Supplied records |
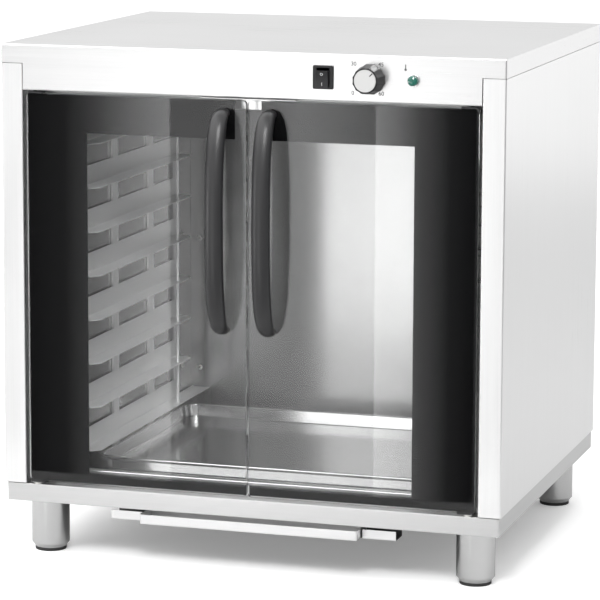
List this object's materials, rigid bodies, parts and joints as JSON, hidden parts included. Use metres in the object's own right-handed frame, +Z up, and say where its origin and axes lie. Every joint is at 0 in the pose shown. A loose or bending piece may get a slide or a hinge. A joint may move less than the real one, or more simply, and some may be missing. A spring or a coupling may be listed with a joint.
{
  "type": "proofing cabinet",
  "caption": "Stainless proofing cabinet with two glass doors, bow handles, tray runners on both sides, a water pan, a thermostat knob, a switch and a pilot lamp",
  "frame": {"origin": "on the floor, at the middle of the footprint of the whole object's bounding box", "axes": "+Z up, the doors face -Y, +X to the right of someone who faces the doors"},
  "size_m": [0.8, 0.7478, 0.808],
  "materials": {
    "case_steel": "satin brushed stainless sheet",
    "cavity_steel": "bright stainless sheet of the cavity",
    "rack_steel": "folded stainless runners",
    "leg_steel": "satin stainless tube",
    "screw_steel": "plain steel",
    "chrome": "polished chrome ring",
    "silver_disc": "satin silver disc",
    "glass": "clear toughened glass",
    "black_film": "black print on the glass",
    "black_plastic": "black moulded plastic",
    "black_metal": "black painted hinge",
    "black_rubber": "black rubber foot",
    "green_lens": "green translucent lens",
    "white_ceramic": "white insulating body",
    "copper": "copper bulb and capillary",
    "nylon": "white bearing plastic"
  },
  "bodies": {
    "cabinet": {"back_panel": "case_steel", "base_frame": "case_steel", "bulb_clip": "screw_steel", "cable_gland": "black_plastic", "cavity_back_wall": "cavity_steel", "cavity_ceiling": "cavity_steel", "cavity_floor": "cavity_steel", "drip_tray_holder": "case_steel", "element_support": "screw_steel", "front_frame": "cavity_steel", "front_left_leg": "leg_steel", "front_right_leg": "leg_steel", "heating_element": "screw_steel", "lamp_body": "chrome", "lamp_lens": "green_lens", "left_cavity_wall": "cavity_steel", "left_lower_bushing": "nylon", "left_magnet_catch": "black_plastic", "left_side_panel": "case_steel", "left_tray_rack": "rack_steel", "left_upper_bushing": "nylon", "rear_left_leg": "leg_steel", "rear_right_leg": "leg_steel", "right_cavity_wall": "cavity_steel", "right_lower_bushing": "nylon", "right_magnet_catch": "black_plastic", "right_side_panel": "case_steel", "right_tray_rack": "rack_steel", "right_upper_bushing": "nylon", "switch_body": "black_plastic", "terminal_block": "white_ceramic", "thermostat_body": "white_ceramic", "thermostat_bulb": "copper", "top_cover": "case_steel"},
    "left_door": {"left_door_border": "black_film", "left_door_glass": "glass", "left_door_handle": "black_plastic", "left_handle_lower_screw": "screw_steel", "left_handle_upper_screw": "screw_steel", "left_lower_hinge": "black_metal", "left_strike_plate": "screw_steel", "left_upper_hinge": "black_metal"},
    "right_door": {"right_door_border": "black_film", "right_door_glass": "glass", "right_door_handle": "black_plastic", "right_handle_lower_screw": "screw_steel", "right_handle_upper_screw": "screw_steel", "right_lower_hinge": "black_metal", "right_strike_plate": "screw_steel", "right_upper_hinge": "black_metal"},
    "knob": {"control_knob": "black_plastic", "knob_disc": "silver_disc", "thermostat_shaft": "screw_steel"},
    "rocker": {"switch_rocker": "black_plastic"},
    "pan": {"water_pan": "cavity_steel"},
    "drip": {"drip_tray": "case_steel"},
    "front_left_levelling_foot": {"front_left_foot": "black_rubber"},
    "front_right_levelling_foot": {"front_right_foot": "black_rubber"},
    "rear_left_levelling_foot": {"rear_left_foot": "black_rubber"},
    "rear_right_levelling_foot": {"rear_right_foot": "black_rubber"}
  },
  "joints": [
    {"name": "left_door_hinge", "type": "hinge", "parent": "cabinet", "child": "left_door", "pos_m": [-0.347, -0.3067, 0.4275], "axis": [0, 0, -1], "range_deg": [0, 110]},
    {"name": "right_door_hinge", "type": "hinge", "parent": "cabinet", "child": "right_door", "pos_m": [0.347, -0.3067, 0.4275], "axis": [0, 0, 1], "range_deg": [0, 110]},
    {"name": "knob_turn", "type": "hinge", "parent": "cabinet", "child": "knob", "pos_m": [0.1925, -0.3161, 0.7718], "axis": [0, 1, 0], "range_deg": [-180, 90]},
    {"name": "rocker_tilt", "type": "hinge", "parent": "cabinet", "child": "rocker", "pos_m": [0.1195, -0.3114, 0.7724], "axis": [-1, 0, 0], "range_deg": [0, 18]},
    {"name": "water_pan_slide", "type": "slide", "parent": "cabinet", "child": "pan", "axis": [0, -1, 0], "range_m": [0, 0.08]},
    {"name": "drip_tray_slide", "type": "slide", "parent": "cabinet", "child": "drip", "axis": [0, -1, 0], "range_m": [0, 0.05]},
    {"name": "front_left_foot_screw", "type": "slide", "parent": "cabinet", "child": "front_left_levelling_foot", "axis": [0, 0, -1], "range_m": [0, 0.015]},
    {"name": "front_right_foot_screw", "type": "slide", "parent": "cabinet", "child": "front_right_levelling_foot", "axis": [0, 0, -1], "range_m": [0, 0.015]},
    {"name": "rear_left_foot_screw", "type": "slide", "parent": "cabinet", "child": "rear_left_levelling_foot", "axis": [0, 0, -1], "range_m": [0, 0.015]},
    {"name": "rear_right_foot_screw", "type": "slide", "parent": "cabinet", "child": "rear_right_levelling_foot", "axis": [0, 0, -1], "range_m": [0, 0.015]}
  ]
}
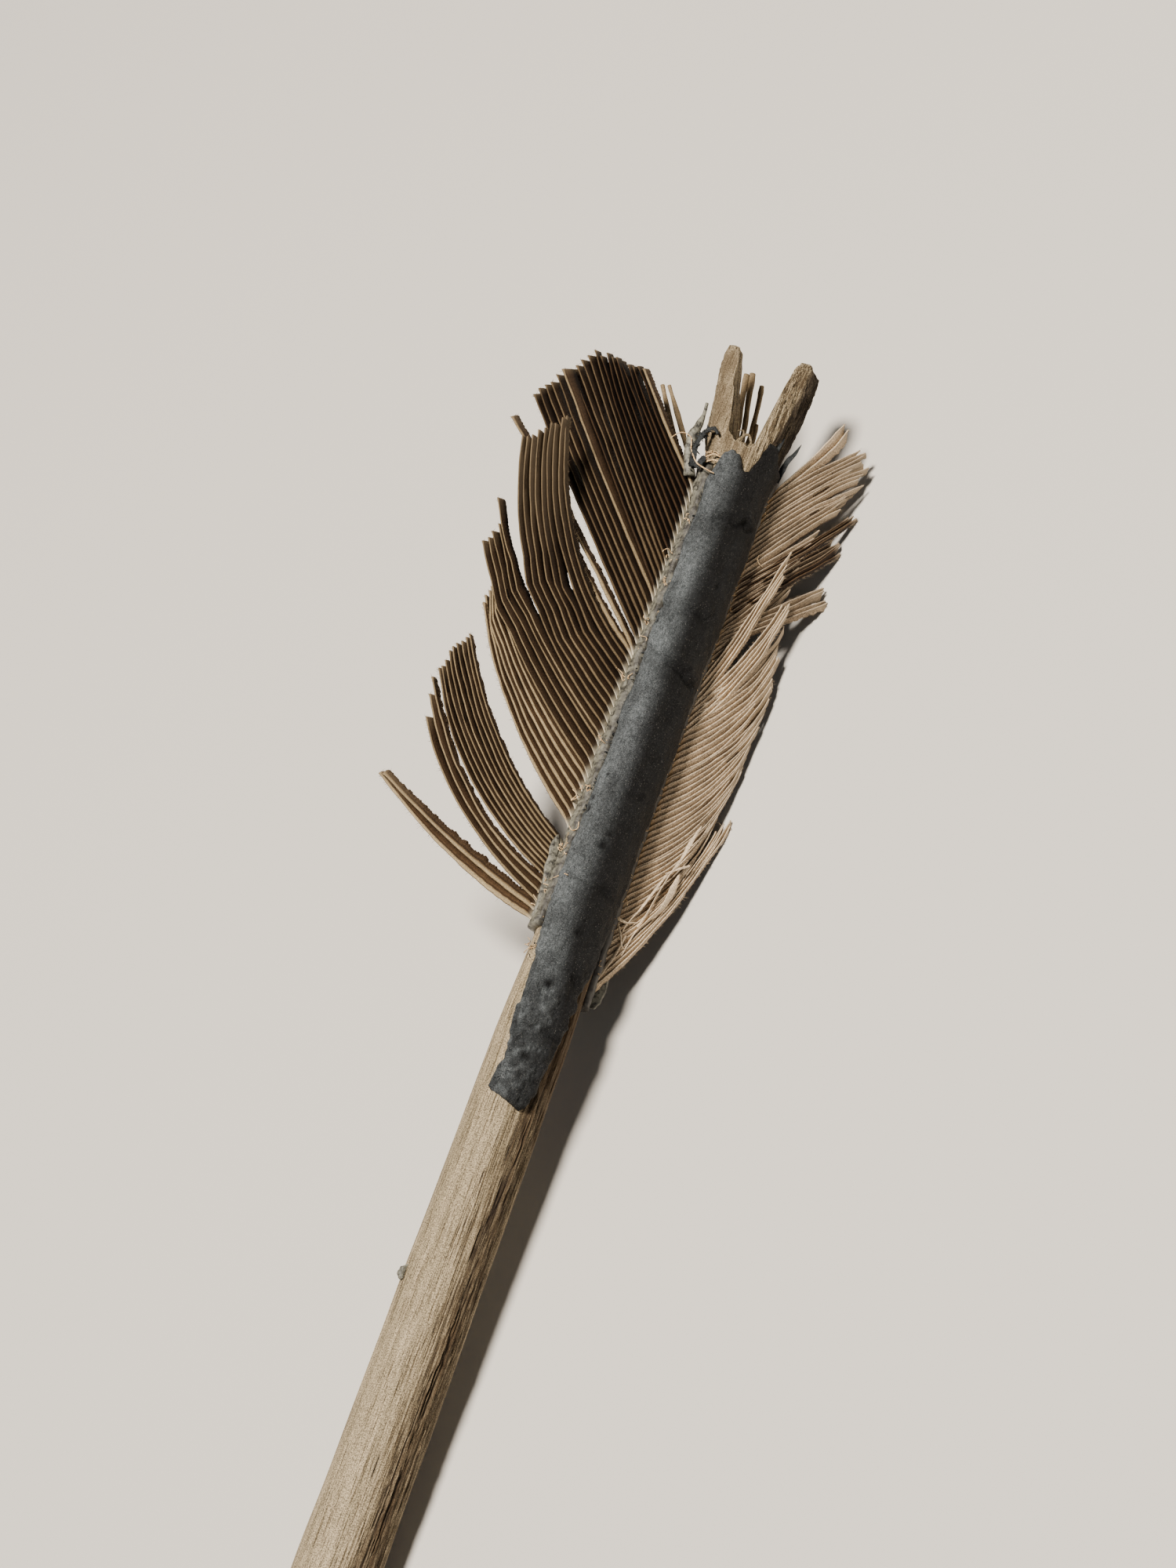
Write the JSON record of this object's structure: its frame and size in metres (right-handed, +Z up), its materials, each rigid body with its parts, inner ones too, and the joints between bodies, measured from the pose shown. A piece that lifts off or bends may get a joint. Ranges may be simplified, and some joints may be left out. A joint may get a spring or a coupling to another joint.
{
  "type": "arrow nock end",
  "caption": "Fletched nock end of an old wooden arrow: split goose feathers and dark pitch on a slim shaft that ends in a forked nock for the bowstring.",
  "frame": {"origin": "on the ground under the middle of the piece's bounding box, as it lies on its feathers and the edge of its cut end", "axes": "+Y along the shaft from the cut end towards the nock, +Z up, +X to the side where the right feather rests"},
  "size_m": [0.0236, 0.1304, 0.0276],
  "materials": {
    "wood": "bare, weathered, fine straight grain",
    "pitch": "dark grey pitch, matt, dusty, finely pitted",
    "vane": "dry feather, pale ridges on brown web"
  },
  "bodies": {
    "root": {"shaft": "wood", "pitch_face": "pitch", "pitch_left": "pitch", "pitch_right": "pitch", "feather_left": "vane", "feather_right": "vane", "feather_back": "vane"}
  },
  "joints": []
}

What you need to do | Among the entries above, identify all lines with "JSON" and copy them.

Response to this exercise |
List this object's materials, rigid bodies, parts and joints as JSON, hidden parts included. Use metres in the object's own right-handed frame, +Z up, and say where its origin and axes lie. Every joint is at 0 in the pose shown. A loose or bending piece may get a slide or a hinge. A joint may move less than the real one, or more simply, and some may be missing. A spring or a coupling may be listed with a joint.
Write the JSON record of this object's structure: its frame and size in metres (right-handed, +Z up), its materials, each rigid body with its parts, inner ones too, and the joints between bodies, measured from the pose shown. A piece that lifts off or bends may get a joint. Ranges may be simplified, and some joints may be left out. A joint may get a spring or a coupling to another joint.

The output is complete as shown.